— Start Supplied information —

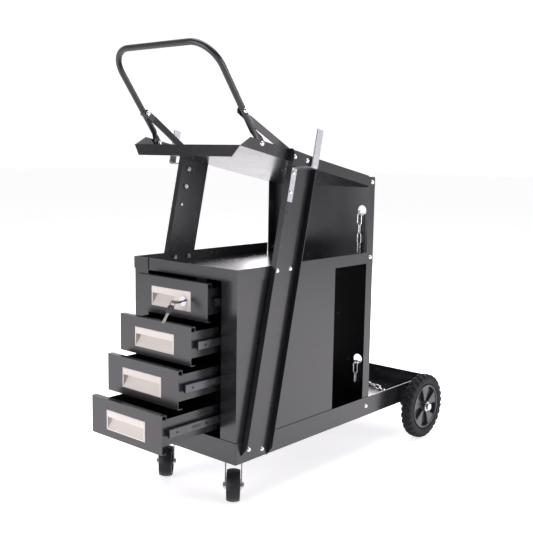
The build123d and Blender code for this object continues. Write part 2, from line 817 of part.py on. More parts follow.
# ---- lock of the top drawer: barrel, turning plug with its cam, catch under the middle tray
lock_face_x = drawer_face_x(0) - pull_bezel
lock_z = pull_centres[0]
lock_front_x = lock_face_x - lock_flange_thickness
barrel_end_x = lock_face_x + lock_barrel_length
lock_axis_plane = Plane(origin=(lock_front_x, -lock_offset, lock_z), x_dir=(0, 1, 0), z_dir=(1, 0, 0))
with BuildPart() as lock_barrel:
    with BuildSketch(lock_axis_plane):
        Circle(lock_flange_radius)
    extrude(amount=lock_flange_thickness)
    with BuildSketch(lock_axis_plane):
        Circle(lock_barrel_radius)
    extrude(amount=lock_flange_thickness + lock_barrel_length)
    with BuildSketch(lock_axis_plane):
        Circle(lock_plug_radius + lock_running_gap)
    extrude(amount=lock_flange_thickness + lock_barrel_length, mode=Mode.SUBTRACT)
finish(lock_barrel, "lock_barrel")

plug_length = lock_flange_thickness + lock_barrel_length + lock_cam_gap
key_slit = seat_gap / 2
with BuildPart() as lock_plug:
    with BuildSketch(lock_axis_plane):
        Circle(lock_plug_radius)
    extrude(amount=plug_length)
    with BuildSketch(lock_axis_plane):
        Rectangle(key_blade_width + 2 * key_slit, key_blade_thickness + 2 * key_slit)
    extrude(amount=key_seat_depth + key_slit, mode=Mode.SUBTRACT)
finish(lock_plug, "lock_plug")

with BuildPart() as lock_cam:
    cam_span = lock_cam_reach - lock_cam_width / 2
    with BuildSketch(lock_axis_plane.offset(plug_length)):
        with Locations((-cam_span / 2, 0)):
            SlotCenterToCenter(cam_span, lock_cam_width)
    extrude(amount=lock_cam_thickness)
finish(lock_cam, "lock_cam")

with BuildPart() as lock_catch:
    catch_x = cabinet_x + drawer_hem_depth + 2.0
    catch_low = middle_tray_underside - lock_catch_drop
    left = -lock_offset - lock_catch_width / 2
    right = -lock_offset + lock_catch_width / 2
    box_between((catch_x, left, catch_low), (catch_x + sheet, right, middle_tray_underside))
    box_between(
        (catch_x, left, middle_tray_underside - sheet), (catch_x + lock_catch_depth, right, middle_tray_underside)
    )
finish(lock_catch, "lock_catch")


def key_outline(head_plane):
    """A key in its own plane: the head from 0 up, its ring slot at the far end, the blade below."""
    with BuildSketch(head_plane) as head:
        with Locations((0, key_head_length / 2)):
            RectangleRounded(key_head_width, key_head_length, key_head_width * 0.32)
        with Locations((0, key_head_length - key_end_wall - key_slot_length / 2)):
            SlotOverall(key_slot_length, key_slot_width, rotation=90, mode=Mode.SUBTRACT)
    extrude(head.sketch, amount=key_head_thickness / 2, both=True)
    with BuildSketch(head_plane) as blade:
        with Locations((0, -(key_blade_length + key_neck) / 2)):
            Rectangle(key_blade_width, key_blade_length + key_neck)
    extrude(blade.sketch, amount=key_blade_thickness / 2, both=True)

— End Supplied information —

Give every line of the material again, exactly as it reads.

Full solution:
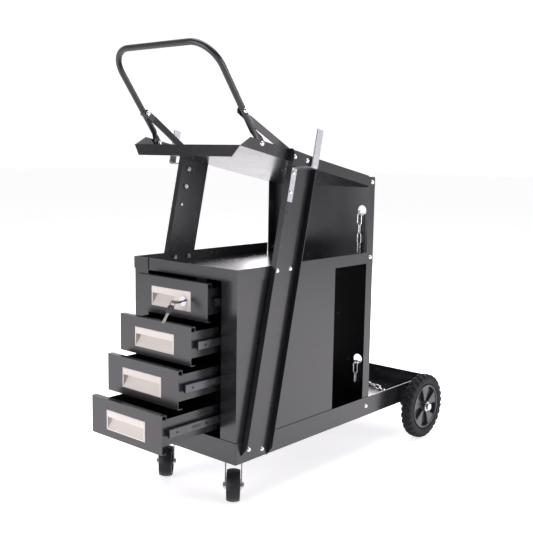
The build123d and Blender code for this object continues. Write part 2, from line 817 of part.py on. More parts follow.
# ---- lock of the top drawer: barrel, turning plug with its cam, catch under the middle tray
lock_face_x = drawer_face_x(0) - pull_bezel
lock_z = pull_centres[0]
lock_front_x = lock_face_x - lock_flange_thickness
barrel_end_x = lock_face_x + lock_barrel_length
lock_axis_plane = Plane(origin=(lock_front_x, -lock_offset, lock_z), x_dir=(0, 1, 0), z_dir=(1, 0, 0))
with BuildPart() as lock_barrel:
    with BuildSketch(lock_axis_plane):
        Circle(lock_flange_radius)
    extrude(amount=lock_flange_thickness)
    with BuildSketch(lock_axis_plane):
        Circle(lock_barrel_radius)
    extrude(amount=lock_flange_thickness + lock_barrel_length)
    with BuildSketch(lock_axis_plane):
        Circle(lock_plug_radius + lock_running_gap)
    extrude(amount=lock_flange_thickness + lock_barrel_length, mode=Mode.SUBTRACT)
finish(lock_barrel, "lock_barrel")

plug_length = lock_flange_thickness + lock_barrel_length + lock_cam_gap
key_slit = seat_gap / 2
with BuildPart() as lock_plug:
    with BuildSketch(lock_axis_plane):
        Circle(lock_plug_radius)
    extrude(amount=plug_length)
    with BuildSketch(lock_axis_plane):
        Rectangle(key_blade_width + 2 * key_slit, key_blade_thickness + 2 * key_slit)
    extrude(amount=key_seat_depth + key_slit, mode=Mode.SUBTRACT)
finish(lock_plug, "lock_plug")

with BuildPart() as lock_cam:
    cam_span = lock_cam_reach - lock_cam_width / 2
    with BuildSketch(lock_axis_plane.offset(plug_length)):
        with Locations((-cam_span / 2, 0)):
            SlotCenterToCenter(cam_span, lock_cam_width)
    extrude(amount=lock_cam_thickness)
finish(lock_cam, "lock_cam")

with BuildPart() as lock_catch:
    catch_x = cabinet_x + drawer_hem_depth + 2.0
    catch_low = middle_tray_underside - lock_catch_drop
    left = -lock_offset - lock_catch_width / 2
    right = -lock_offset + lock_catch_width / 2
    box_between((catch_x, left, catch_low), (catch_x + sheet, right, middle_tray_underside))
    box_between(
        (catch_x, left, middle_tray_underside - sheet), (catch_x + lock_catch_depth, right, middle_tray_underside)
    )
finish(lock_catch, "lock_catch")


def key_outline(head_plane):
    """A key in its own plane: the head from 0 up, its ring slot at the far end, the blade below."""
    with BuildSketch(head_plane) as head:
        with Locations((0, key_head_length / 2)):
            RectangleRounded(key_head_width, key_head_length, key_head_width * 0.32)
        with Locations((0, key_head_length - key_end_wall - key_slot_length / 2)):
            SlotOverall(key_slot_length, key_slot_width, rotation=90, mode=Mode.SUBTRACT)
    extrude(head.sketch, amount=key_head_thickness / 2, both=True)
    with BuildSketch(head_plane) as blade:
        with Locations((0, -(key_blade_length + key_neck) / 2)):
            Rectangle(key_blade_width, key_blade_length + key_neck)
    extrude(blade.sketch, amount=key_blade_thickness / 2, both=True)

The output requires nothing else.